Crow looked at him strangely. “Why, him, of course.”
“Who?”
“Griswold.”
“I thought you said the man was dead.”
Crow shook his head vigorously. “You see, that’s just it. He wasn’t.”
“Wasn’t—what? Wasn’t killed.”
“No, wasn’t a man,” Crow said. “I don’t think Ubel Griswold was a man.” Before Newton could reply, Crow explained. “You see, when I looked into his face back then, even though it was just a brief look, and even though I could still recognize him somehow as Griswold, the face I saw wasn’t a human face. So, I don’t think he was a man.” His eyes were intense, haunted. “I think Ubel Griswold was a monster.”
(4)
In the silent wormy darkness, he waits; beneath tons of muddy dirt, he waits. He is not lost in the utter blackness of his forgotten grave in Dark Hollow; he is not dwarfed by the immensity of it, but the lightless vastness of it. When he trembles and the ripples of each shudder rolls out through the roots of the mountain, he is not trembling with fear, or loneliness, or despair. He is shuddering with a darkly sensual delight that undulates outward and upward toward the town, throughout the farms, into wells and beneath cultivated fields until it laps against the rushing waters of the canals and rivers that ring all of Pine Deep.

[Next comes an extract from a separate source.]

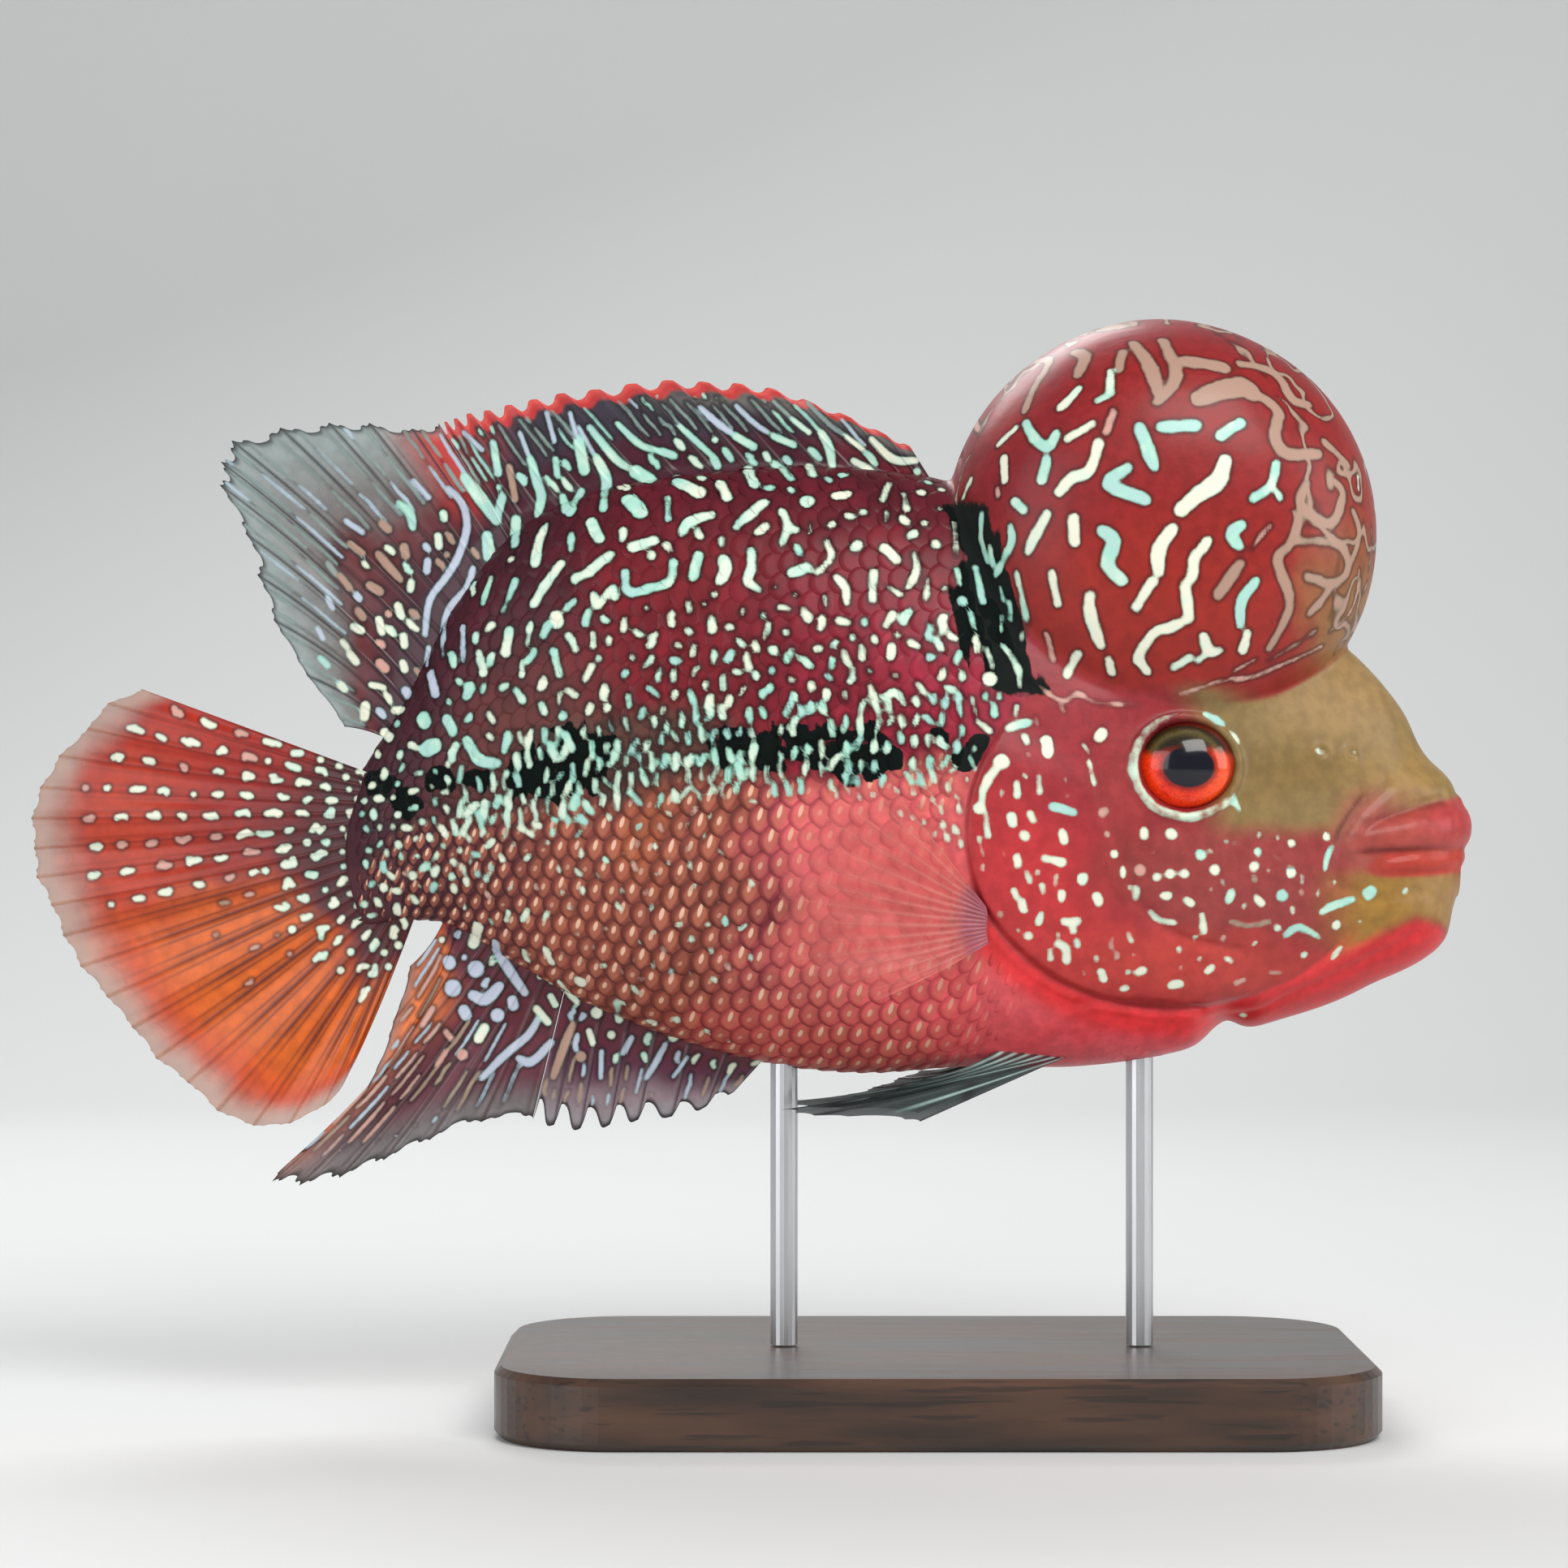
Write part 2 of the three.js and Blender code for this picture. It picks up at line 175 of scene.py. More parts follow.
class Strokes:
    """Signed distance to a set of soft strokes in 3-D, and the tint of the nearest, on the body's grid."""

    def __init__(self, reach=2.0):
        self.reach = reach
        self.d = np.full(DIM, 3.0, F32)
        self.t = np.zeros(DIM, F32)

    def seg(self, p, q, ra, rb, tint):
        p, q = np.asarray(p, float), np.asarray(q, float)
        m = max(ra, rb) + self.reach
        lo = np.floor((np.minimum(p, q) - m - LOW) / VOX).astype(int)
        hi = np.ceil((np.maximum(p, q) + m - LOW) / VOX).astype(int) + 1
        lo, hi = np.maximum(lo, 0), np.minimum(hi, DIM)
        if (hi <= lo).any():
            return
        sl = tuple(slice(a, b) for a, b in zip(lo, hi))
        x, y, z = X3[sl[0]] - p[0], Y3[:, sl[1]] - p[1], Z3[:, :, sl[2]] - p[2]
        d = q - p
        t = np.clip((x * d[0] + y * d[1] + z * d[2]) / max(1e-6, float(d @ d)), 0, 1).astype(F32)
        r = np.sqrt((x - t * d[0]) ** 2 + (y - t * d[1]) ** 2 + (z - t * d[2]) ** 2) - (ra + (rb - ra) * t)
        cur = self.d[sl]
        near = r < cur
        cur[near] = r[near]
        self.t[sl][near] = tint

    def chain(self, pts, radius, tint, taper=0.25):
        n = len(pts)
        if n == 1:
            return self.seg(pts[0], pts[0], radius, radius, tint)
        prof = lambda k: radius * (1 - taper * abs(2 * k / (n - 1) - 1) ** 2)
        for k in range(n - 1):
            self.seg(pts[k], pts[k + 1], prof(k), prof(k + 1), tint)


# ------------------------------------------------------------------ the body as a distance field
T_ = np.linspace(0, len(STATIONS) - 1, 1601)
C_ = along(STATIONS, T_)


def station(x):
    return [np.interp(x, C_[:, 0], C_[:, k]) for k in (1, 2, 3, 4)]


def blend_min(a, b, k):
    h = np.maximum(k - np.abs(a - b), 0) / k
    return np.minimum(a, b) - h * h * (k / 4)


def flesh():
    top, bottom, mid, half = [v.astype(F32) for v in station(GX)]
    u2 = (AY / half[:, None, None]) ** 2
    dz = Z3 - mid[:, None, None]
    up = dz > 0
    h = np.where(up, (top - mid)[:, None, None], (mid - bottom)[:, None, None])
    q = np.where(up, F32(UP_POW), F32(LOW_POW))
    v = np.abs(dz) / h
    vq = v**q
    g = u2 + vq
    gy = 2 * AY / (half[:, None, None] ** 2)
    gz = q * v ** (q - 1) / h
    d = (g - 1) / np.sqrt(gy**2 + gz**2 + 1e-4)
    d = np.clip(d, -12, 6)
    d = np.maximum(d, np.maximum(X3 - 91.5, -102.4 + 3.4 * np.minimum(((Z3 - 98) / 12.5) ** 2, 1.0) - X3))
    # chin
    e = np.sqrt(((X3 - 76.6) / 15.4) ** 2 + (AY / 11.2) ** 2 + ((Z3 - 88.2) / 10.2) ** 2)
    d = blend_min(d, (e - 1) * 10.5, 4.0)
    # nose, with the fold of skin over the upper lip
    e = np.sqrt(((X3 - 81.5) / 9.2) ** 2 + (AY / 9.4) ** 2 + ((Z3 - 108.5) / 6.6) ** 2)
    d = blend_min(d, (e - 1) * 7.0, 3.0)
    # hump
    r2 = np.sqrt(((X3 - HUMP["x"]) / HUMP["rx"]) ** 2 + ((Z3 - HUMP["z"]) / HUMP["rz"]) ** 2) + 1e-4
    n = HUMP["power"]
    rn = r2**n
    f = rn + (AY / HUMP["ry"]) ** 2 - 1
    gr = n * r2 ** (n - 1) / HUMP["rx"]
    gy = 2 * AY / HUMP["ry"] ** 2
    hump = np.clip(f / np.sqrt(gr**2 + gy**2 + 1e-4), -12, 6)
    d = blend_min(d, hump, 1.1)
    return d.astype(F32), hump.astype(F32)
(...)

Beneath those millions of pounds of bubbling muck he is the poison in the earth, the author of blight and sickness, the soulless heart of corruption. As each new tourist car rumbles over the bridges and rolls along the black arm of A-32, as hotels fill and fill, as everyone in town turns blindly away from manhunt toward holiday, as hearts quicken with excitement at the coming of Halloween, he—down deep in his grave—laughs with a ravenous and expectant delight.